Difficulty: I found the game rather difficult, and ended up referring to the “cheat” hints a number of times (13, or so I’m told by the game). Unfortunately, much of this reliance was due to the lack of information described above or, in one case, to a lack of synonyms. When these features are improved, the game’s difficulty will be well pitched.

Technical (coding): There’s little to complain about in the coding of Small World, so I hope my quibble doesn’t receive undue focus. On the whole the game was very smoothly implemented, and I never found myself searching for the right word, except for once. Of particular note were the game’s warnings before moving to an unsolvable state, and its ingenious hinting system. The one area in which I had trouble was in receiving the “that verb isn’t implemented” response to “CLEAN SOCKS.” When that verb wasn’t available, I presumed I was on the wrong track altogether, not that I simply needed to “WASH” the socks instead. It took a “cheat” to get me out of that one.

Technical (writing): The game’s writing was technically proficient. Mr. Pontious does a nice job of eliminating errors in grammar and spelling.
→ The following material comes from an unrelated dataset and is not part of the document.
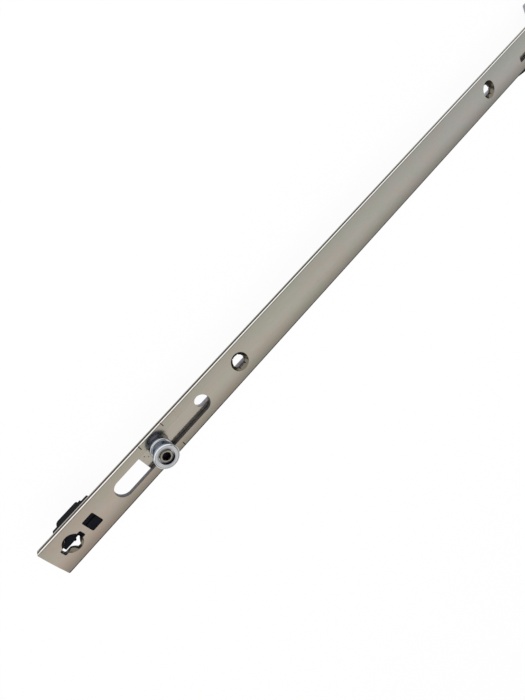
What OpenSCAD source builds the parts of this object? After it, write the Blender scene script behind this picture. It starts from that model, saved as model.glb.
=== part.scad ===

Plot: The plot of the game was really quite sweetly designed, creating a childhood fantasyland which was evocative not only of Jonathan Swift, but also C.S. Lewis’ Narnia works, Lewis Carroll, and Bill Watterson. The battles between Heaven and Hell were a very nice touch, and I smiled at the gentle ending, which packs the character off to the hiking trip with a refreshed perspective.

Puzzles: This is my main difficulty with the game. As I mentioned above, some of the puzzles were really delightful and smart, while others felt a bit lazy. I think, though, that with the addition of richer descriptions for crucial objects such as the ring and the pipe (whose mechanism is mysterious to me even now), and with a closer attention to synonyms, these wrinkles will be well-ironed.